Summary: Waiting is hard work, perhaps the hardest work you’ve ever done. And that is what the season of Advent is all about: waiting for the coming of the Messiah
iWitness: Zechariah and Elizabeth
Luke 1: 5-17, 39-45
Wayne Styles tells of sitting on the tollways headed into work and realizing how much he spent on tolls. That led to trying to go to work on the access roads but he discovered that just took more time. So he was going to pay with either time or money. The worst was having to stop at the stoplights and then no one comes the other way. It was almost as if the lights had been programmed against him as he hit almost every one. Here it was: 5 am, pitch black outside, no cross traffic, and the light turns red. So he stops even though no one is around. “But there has to be a reason…Because I trust God, I have to believe that waiting at the light in the dark with no other traffic serves a purpose. I can see no other reason to wait, except for this light. So I wait.” As he sits at stoplights morning after morning, he begins to note all the reasons we wait in life: stoplights, waiting rooms, suppertime, difficult meetings, grocery store lines and on and on and he begins to realize we do a lot of waiting. And then he writes, “But the most difficult kind of waiting? Waiting on God. Waiting on God usually means hanging on until he changes our circumstances- be they relational, financial, physical or even spiritual. The trouble is God seldom seems in a hurry….at all….what so ever…”
And that’s where Israel is. For 700 years, they have been occupied by foreign rulers and never knowing the freedom of living in their own land under their own rule. When the exiles returned in 535 BC, hopes were high but the Persian Empire gave way to the Greek Empire which gave way to the Roman Empire, and with each, the suffering of the Israelites only increased as did their hopes, cries and aspirations for the Messiah. This was a time of waiting and earnest yearning but God remained silent for 400 hundred years: no judges or prophets, no kings or military leaders raised up, no books of the Bible written and no answered prayers for a Messiah. One would have to begin to wonder whether God heard or a Messiah would come at all. We know what’s that like don’t we, waiting on God in so many situations: for employment, for a spouse, for retirement, for a doctor’s appointment, or results on biopsies. MRIs, a diagnosis or prognosis, for a child to come back to the faith. And through it all, your waiting has turned into more and more anxious prayers. Waiting is hard work, perhaps the hardest work you’ve ever done. And that is what the season of Advent is all about: waiting for the coming of the Messiah and as we look into the future, waiting for Christ’s return here on earth.

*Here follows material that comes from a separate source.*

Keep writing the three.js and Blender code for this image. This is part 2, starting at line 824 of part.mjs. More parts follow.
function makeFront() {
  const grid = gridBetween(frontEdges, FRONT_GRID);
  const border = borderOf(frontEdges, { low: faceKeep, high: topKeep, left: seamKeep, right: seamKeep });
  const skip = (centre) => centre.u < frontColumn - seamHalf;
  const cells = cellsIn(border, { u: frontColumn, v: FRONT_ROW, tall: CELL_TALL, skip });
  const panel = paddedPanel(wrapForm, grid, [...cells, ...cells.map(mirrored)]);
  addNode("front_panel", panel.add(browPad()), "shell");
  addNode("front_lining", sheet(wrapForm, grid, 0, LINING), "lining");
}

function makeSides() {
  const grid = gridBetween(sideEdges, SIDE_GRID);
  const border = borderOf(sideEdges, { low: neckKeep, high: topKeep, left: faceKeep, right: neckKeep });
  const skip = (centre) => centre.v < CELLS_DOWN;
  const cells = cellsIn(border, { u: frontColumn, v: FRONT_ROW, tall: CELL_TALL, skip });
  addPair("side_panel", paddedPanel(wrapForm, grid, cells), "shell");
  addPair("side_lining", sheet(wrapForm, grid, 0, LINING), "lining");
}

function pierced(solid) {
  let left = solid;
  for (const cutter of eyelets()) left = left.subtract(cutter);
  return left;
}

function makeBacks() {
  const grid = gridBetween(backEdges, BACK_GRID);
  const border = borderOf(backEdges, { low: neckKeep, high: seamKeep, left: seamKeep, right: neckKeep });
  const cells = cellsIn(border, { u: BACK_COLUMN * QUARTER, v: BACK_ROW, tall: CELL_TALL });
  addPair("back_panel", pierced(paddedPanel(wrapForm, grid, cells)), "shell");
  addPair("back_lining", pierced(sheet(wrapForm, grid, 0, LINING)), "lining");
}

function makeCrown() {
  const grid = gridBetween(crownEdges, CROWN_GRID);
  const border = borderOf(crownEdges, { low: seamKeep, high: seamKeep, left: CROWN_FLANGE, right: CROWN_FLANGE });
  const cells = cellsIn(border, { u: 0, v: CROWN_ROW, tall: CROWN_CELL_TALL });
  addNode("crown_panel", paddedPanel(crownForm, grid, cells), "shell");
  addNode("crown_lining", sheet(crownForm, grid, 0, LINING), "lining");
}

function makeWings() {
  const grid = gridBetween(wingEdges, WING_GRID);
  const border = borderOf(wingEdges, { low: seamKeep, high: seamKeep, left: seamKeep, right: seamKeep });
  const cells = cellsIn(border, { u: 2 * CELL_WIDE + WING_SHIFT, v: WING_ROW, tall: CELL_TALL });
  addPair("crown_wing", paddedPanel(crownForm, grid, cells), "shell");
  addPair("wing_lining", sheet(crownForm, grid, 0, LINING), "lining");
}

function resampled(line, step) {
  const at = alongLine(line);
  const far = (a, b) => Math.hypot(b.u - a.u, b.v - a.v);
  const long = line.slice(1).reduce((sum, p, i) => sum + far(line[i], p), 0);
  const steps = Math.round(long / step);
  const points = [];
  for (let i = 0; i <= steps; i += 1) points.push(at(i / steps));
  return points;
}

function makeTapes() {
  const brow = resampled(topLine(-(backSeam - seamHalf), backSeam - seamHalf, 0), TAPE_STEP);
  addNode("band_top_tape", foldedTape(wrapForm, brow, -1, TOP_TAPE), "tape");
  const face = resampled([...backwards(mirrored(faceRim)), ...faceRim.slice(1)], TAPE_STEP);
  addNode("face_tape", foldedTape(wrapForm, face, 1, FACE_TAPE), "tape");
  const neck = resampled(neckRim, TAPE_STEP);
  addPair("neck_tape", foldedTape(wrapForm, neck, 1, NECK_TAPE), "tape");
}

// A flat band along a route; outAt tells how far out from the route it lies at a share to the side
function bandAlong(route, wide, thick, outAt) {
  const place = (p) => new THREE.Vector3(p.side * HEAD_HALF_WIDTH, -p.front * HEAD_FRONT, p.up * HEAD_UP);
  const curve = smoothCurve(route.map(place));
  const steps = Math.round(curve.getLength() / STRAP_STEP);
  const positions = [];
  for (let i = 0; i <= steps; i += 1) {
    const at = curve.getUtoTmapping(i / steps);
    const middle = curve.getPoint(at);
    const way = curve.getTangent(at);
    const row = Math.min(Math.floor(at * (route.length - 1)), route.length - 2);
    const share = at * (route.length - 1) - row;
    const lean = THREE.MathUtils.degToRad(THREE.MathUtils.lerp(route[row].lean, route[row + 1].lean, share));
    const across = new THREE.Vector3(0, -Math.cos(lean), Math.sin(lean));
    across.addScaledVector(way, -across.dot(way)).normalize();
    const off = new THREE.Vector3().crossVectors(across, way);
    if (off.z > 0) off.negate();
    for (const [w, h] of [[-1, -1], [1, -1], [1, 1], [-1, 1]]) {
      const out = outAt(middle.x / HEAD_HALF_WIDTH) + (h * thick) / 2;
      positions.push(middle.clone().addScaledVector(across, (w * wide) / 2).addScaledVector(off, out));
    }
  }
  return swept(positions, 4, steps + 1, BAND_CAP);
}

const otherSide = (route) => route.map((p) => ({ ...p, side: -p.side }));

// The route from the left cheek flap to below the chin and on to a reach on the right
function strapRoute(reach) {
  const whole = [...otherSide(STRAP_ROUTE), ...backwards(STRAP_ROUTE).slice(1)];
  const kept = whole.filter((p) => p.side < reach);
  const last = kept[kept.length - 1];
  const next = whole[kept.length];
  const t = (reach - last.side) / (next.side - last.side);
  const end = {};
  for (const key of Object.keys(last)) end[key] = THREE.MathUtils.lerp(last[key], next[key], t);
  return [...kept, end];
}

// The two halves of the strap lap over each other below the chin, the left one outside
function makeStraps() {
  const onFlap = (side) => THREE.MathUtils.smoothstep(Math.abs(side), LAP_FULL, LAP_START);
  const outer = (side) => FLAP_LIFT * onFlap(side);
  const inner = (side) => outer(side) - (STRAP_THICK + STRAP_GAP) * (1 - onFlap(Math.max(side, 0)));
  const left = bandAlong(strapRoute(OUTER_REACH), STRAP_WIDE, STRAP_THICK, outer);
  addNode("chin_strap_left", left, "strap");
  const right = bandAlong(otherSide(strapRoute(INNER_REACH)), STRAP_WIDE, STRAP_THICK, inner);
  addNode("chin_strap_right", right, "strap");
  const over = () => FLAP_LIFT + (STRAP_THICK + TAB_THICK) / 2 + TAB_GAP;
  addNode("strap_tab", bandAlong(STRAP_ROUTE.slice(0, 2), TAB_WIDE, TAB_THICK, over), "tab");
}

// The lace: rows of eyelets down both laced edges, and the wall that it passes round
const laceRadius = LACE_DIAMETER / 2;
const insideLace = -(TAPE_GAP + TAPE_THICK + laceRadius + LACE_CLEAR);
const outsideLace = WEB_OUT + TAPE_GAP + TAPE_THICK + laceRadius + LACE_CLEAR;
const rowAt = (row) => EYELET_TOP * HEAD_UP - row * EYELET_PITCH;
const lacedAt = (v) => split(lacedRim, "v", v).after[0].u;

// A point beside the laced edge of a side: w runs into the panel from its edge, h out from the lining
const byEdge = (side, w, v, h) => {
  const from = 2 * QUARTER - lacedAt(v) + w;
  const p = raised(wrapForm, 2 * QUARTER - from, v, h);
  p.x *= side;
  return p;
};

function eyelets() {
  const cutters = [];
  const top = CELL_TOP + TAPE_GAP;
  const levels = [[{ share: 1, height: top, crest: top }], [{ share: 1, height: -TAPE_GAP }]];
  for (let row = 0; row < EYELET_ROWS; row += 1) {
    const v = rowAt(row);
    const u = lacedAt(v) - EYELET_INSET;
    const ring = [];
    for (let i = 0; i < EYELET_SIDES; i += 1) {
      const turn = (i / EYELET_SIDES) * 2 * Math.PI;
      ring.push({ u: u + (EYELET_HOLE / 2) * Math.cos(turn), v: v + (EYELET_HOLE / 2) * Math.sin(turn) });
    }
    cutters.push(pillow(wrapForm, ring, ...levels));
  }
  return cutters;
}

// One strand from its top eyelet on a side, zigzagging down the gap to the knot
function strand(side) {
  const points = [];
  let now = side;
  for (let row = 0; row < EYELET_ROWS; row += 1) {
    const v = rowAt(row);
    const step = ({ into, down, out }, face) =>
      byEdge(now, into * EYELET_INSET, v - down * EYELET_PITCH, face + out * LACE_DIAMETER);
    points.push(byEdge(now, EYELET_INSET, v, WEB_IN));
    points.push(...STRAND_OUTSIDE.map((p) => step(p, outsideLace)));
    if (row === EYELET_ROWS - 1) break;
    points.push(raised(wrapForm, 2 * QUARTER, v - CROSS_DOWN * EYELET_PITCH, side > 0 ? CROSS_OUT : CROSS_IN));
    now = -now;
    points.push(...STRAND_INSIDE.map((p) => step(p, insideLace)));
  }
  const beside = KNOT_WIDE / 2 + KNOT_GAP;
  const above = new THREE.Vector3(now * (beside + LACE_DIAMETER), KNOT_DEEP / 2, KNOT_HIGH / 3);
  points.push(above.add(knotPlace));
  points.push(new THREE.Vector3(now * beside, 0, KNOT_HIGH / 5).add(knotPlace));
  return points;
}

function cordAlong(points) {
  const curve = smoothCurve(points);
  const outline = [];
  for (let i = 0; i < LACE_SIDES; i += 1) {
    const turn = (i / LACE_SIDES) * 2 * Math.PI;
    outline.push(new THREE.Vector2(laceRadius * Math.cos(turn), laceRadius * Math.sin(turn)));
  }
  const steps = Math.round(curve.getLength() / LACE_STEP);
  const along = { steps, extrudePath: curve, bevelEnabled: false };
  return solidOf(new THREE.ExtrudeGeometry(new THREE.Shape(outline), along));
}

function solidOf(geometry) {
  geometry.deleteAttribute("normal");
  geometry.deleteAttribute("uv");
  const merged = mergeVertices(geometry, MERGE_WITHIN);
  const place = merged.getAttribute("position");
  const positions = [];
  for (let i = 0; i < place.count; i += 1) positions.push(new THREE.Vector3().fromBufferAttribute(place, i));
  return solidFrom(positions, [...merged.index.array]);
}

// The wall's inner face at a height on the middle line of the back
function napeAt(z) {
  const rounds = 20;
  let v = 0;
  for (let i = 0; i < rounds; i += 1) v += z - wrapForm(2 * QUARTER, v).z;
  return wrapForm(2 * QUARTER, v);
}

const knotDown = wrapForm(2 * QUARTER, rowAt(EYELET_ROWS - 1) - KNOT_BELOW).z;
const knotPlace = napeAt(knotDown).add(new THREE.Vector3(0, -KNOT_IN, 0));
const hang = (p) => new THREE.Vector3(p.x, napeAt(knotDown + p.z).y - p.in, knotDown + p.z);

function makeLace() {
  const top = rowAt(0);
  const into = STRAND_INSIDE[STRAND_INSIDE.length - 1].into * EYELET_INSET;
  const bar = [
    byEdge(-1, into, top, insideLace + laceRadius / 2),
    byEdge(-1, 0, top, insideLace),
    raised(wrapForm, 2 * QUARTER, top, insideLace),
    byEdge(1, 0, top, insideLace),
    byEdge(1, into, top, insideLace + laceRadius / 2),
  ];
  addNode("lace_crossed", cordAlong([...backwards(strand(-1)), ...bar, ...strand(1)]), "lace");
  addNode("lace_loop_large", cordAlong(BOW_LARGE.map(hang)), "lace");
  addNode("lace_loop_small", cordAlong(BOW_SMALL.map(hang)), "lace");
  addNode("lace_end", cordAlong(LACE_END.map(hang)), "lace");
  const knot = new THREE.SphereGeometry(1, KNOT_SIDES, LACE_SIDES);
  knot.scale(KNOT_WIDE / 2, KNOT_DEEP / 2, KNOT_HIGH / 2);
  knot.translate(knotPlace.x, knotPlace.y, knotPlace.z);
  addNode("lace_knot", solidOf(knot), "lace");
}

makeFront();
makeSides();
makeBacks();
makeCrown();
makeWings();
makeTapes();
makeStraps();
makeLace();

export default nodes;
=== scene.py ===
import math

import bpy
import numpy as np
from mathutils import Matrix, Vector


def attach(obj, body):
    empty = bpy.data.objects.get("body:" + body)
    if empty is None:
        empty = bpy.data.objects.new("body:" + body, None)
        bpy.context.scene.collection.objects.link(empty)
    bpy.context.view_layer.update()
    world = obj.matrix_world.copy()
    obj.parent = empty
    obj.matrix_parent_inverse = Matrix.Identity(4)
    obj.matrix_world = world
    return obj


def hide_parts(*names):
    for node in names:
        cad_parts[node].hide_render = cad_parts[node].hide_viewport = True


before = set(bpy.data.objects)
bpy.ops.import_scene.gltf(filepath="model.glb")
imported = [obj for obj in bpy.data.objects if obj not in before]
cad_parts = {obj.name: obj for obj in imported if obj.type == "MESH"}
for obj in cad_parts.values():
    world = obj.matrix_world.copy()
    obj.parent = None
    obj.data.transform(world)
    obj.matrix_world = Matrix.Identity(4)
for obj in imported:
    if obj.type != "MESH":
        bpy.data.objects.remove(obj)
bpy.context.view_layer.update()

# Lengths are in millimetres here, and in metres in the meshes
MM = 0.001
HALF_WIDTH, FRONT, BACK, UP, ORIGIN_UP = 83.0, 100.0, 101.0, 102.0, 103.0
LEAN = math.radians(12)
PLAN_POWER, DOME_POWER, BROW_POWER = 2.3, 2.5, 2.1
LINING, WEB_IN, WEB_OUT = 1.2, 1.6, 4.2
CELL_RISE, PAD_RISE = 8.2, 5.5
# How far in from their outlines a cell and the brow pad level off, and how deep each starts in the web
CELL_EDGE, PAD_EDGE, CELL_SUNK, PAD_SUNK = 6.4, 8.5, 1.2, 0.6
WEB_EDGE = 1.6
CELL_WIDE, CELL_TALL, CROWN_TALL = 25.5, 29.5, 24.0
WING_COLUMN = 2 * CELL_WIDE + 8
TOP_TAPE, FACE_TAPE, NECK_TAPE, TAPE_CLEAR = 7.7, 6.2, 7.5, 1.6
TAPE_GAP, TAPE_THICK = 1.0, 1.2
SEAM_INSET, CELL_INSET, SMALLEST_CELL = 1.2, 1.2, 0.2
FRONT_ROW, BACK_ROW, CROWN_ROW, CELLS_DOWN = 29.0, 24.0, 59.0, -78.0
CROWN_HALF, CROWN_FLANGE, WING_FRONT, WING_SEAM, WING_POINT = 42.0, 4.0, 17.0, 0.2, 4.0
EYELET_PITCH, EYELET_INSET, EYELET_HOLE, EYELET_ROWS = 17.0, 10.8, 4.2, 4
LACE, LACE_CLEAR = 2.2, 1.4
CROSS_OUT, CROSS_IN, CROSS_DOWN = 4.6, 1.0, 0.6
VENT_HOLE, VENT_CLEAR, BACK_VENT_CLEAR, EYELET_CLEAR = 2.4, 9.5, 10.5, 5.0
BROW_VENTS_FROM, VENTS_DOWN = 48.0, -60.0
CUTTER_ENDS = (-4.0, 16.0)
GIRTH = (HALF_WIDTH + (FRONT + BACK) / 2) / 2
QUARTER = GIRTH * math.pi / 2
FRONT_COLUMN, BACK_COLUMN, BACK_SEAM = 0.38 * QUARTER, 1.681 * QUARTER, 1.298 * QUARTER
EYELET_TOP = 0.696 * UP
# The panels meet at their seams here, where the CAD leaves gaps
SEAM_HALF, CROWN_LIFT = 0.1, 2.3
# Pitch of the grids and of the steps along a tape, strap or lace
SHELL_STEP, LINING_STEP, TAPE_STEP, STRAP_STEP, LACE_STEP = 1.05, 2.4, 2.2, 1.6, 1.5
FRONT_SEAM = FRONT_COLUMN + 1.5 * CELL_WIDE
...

Doug Greenwold shared with us last Advent that if there was one lesson to describe Zechariah’s and Elizabeth’s experience of the coming of the Messiah, it’s waiting. So the first thing we learn is the waiting of Christmas. Waiting on the Lord requires patient trust. It means giving God the benefit of the doubt, trusting that God will come through and fulfill His promises. What make matters worse is that Zechariah’s name means, “Whom Jehovah remembers.” But after years of waiting for a child which hadn't come and Zechariah waiting to be picked to perform the incense offering in the Temple, you can understand Zechariah’s and Elizabeth’s questions and doubts towards God. They were faithful in every way and still they were waiting for the blessings of God promised in Zechariah’s name and the hope of every couple that they would have a child. You can imagine that they began to ask the inevitable question, “When which gave way to “Why?” even as they continued to pray for these blessings. As the years rolled by, they must have had a growing sense that God had “passed them over” or even forgotten them. How long can a soul ache for something seemingly so right before it begins to lose its grip on hope? This is not just a question for Zechariah and Elizabeth but for Israel and us. That is the pain contained in waiting.